* Begin Material *

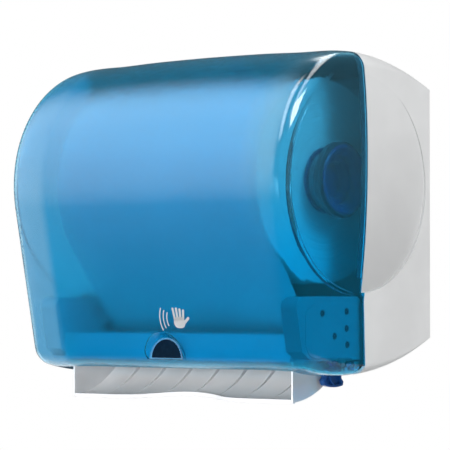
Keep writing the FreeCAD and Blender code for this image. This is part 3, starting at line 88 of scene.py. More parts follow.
# The case and its housing, in metres. Seen along X, the seam is an arc beside the roll, set back by
# SEAM_BOW for each square metre of rise, and a line below it that leans by SEAM_LEAN for each metre
CASE_CENTRE = (0.0, -0.110, 0.0)
DISH_AXIS = (-0.109, 0.028)
DISH_RADIUS = 0.102
# Heights over which the lower part of the side dish is painted darker as painted shade, strongest at the
# lower end
DISH_SHADE_RISE = (-0.070, 0.080)
# Range along Y over which the painted shade of the inner faces lightens to the back wall's grey
BACK_WALL = (-0.030, -0.016)
SHELL_HALF = 0.1690
SEAM_TOP = -0.0955
SEAM_BOW = -0.66
SEAM_FOOT = -0.1065
SEAM_LEAN = -0.03
SEAM_GAP = 0.0009

# Ranges along X or Z over which the look of the cover changes, in metres. The first four place paler tints
# that are painted light
PALE_LIT_END = (-0.121, -0.135)
PALE_LIT_RISE = (0.000, 0.100)
SIDE_LIT_END = (0.120, 0.155)
SIDE_LIT_RISE = (-0.050, 0.060)
CLEAR_END = (0.146, 0.168)
SHEEN_LEFT = (-0.136, -0.096)
SHEEN_RISE = (-0.050, 0.085)
SHEEN_FOOT = (-0.122, -0.080)

# The printed sign, from the upper right corner of the sensor window
SIGN_ASIDE = 8.0 * MM
SIGN_ABOVE = 10.5 * MM
PRINT_THICKNESS = 0.12 * MM

# The wound roll and its loose end. The gap at the edge of the last turn is in radians
ROLL_SIDES = 144
LOOSE_EDGE_DEG = 205.0
LOOSE_EDGE_GAP = 0.004
RINGS_PER_METRE = 900.0
WEB_HALF = 0.25 * MM
WRAP_STEPS = 12
SHEET_HALF = 0.12 * MM
SHEET_WAVE = 0.06 * MM
SHEET_MARGIN = 0.3 * MM
SHEET_LIFT = 0.45 * MM

# Springs, rollers, screws, cells and the flat chip. The tail, band and nose of a cell are shares of it
SPRING_TURNS = 4.0
SLEEVES = 5
SLEEVE_LENGTH = 36.0 * MM
FLUTE_DEPTH = 0.5 * MM
SCREW_HEAD = 3.2 * MM
PAN_HEIGHT = 2.0 * MM
SEAT_DEPTH = 0.6 * MM
CELLS = 4
CELL_TAIL = 0.03
CELL_BAND = 0.74
CELL_NOSE = 0.955
CHIP_HEIGHT = 2.0 * MM
CHIP_FRONT = -0.160
CHIP_FOOT = -0.112
CHIP_SIDE = 12.0 * MM
LEG_LIFT = 0.1 * MM

# Plastics and metals. EVEN gives a metal's lines no direction
PLASTIC_IOR = 1.5
COAT_ROUGHNESS = 0.05
MELT_DRIFT = 0.05
EVEN = (1.0, 1.0, 1.0)

# The camera of the photograph and the floor
CAMERA_SPOT = (1.6327, -2.0015, -0.0839)
CAMERA_AIM = (0.0099, -0.1100, -0.0078)
FLOOR_HALF = 1.7
FLOOR_FADE = (0.4, 1.6)

# Soft lamps: place, aim, width and height, watts, and whether reflections show the lamp
LAMPS = {
    "KeyRight": ((1.90, -0.34, 1.45), CASE_CENTRE, (0.8, 0.8), 33.0, True),
    "SoftLeft": ((-1.43, -1.10, 1.39), CASE_CENTRE, (1.7, 1.7), 11.0, False),
    "FrontFill": ((0.4, -2.0, -0.20), (0.0, -0.14, -0.10), (1.4, 0.4), 8.5, False),
    "ChuteFill": ((0.14, -1.3, -0.12), (0.0, -0.15, -0.165), (0.3, 0.35), 12.5, False),
}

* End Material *

### The exercise
Print the listing above in full, exactly as it is.

### Correct output
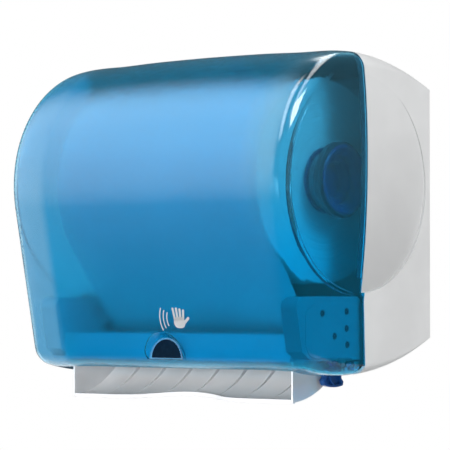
Keep writing the FreeCAD and Blender code for this image. This is part 3, starting at line 88 of scene.py. More parts follow.
# The case and its housing, in metres. Seen along X, the seam is an arc beside the roll, set back by
# SEAM_BOW for each square metre of rise, and a line below it that leans by SEAM_LEAN for each metre
CASE_CENTRE = (0.0, -0.110, 0.0)
DISH_AXIS = (-0.109, 0.028)
DISH_RADIUS = 0.102
# Heights over which the lower part of the side dish is painted darker as painted shade, strongest at the
# lower end
DISH_SHADE_RISE = (-0.070, 0.080)
# Range along Y over which the painted shade of the inner faces lightens to the back wall's grey
BACK_WALL = (-0.030, -0.016)
SHELL_HALF = 0.1690
SEAM_TOP = -0.0955
SEAM_BOW = -0.66
SEAM_FOOT = -0.1065
SEAM_LEAN = -0.03
SEAM_GAP = 0.0009

# Ranges along X or Z over which the look of the cover changes, in metres. The first four place paler tints
# that are painted light
PALE_LIT_END = (-0.121, -0.135)
PALE_LIT_RISE = (0.000, 0.100)
SIDE_LIT_END = (0.120, 0.155)
SIDE_LIT_RISE = (-0.050, 0.060)
CLEAR_END = (0.146, 0.168)
SHEEN_LEFT = (-0.136, -0.096)
SHEEN_RISE = (-0.050, 0.085)
SHEEN_FOOT = (-0.122, -0.080)

# The printed sign, from the upper right corner of the sensor window
SIGN_ASIDE = 8.0 * MM
SIGN_ABOVE = 10.5 * MM
PRINT_THICKNESS = 0.12 * MM

# The wound roll and its loose end. The gap at the edge of the last turn is in radians
ROLL_SIDES = 144
LOOSE_EDGE_DEG = 205.0
LOOSE_EDGE_GAP = 0.004
RINGS_PER_METRE = 900.0
WEB_HALF = 0.25 * MM
WRAP_STEPS = 12
SHEET_HALF = 0.12 * MM
SHEET_WAVE = 0.06 * MM
SHEET_MARGIN = 0.3 * MM
SHEET_LIFT = 0.45 * MM

# Springs, rollers, screws, cells and the flat chip. The tail, band and nose of a cell are shares of it
SPRING_TURNS = 4.0
SLEEVES = 5
SLEEVE_LENGTH = 36.0 * MM
FLUTE_DEPTH = 0.5 * MM
SCREW_HEAD = 3.2 * MM
PAN_HEIGHT = 2.0 * MM
SEAT_DEPTH = 0.6 * MM
CELLS = 4
CELL_TAIL = 0.03
CELL_BAND = 0.74
CELL_NOSE = 0.955
CHIP_HEIGHT = 2.0 * MM
CHIP_FRONT = -0.160
CHIP_FOOT = -0.112
CHIP_SIDE = 12.0 * MM
LEG_LIFT = 0.1 * MM

# Plastics and metals. EVEN gives a metal's lines no direction
PLASTIC_IOR = 1.5
COAT_ROUGHNESS = 0.05
MELT_DRIFT = 0.05
EVEN = (1.0, 1.0, 1.0)

# The camera of the photograph and the floor
CAMERA_SPOT = (1.6327, -2.0015, -0.0839)
CAMERA_AIM = (0.0099, -0.1100, -0.0078)
FLOOR_HALF = 1.7
FLOOR_FADE = (0.4, 1.6)

# Soft lamps: place, aim, width and height, watts, and whether reflections show the lamp
LAMPS = {
    "KeyRight": ((1.90, -0.34, 1.45), CASE_CENTRE, (0.8, 0.8), 33.0, True),
    "SoftLeft": ((-1.43, -1.10, 1.39), CASE_CENTRE, (1.7, 1.7), 11.0, False),
    "FrontFill": ((0.4, -2.0, -0.20), (0.0, -0.14, -0.10), (1.4, 0.4), 8.5, False),
    "ChuteFill": ((0.14, -1.3, -0.12), (0.0, -0.15, -0.165), (0.3, 0.35), 12.5, False),
}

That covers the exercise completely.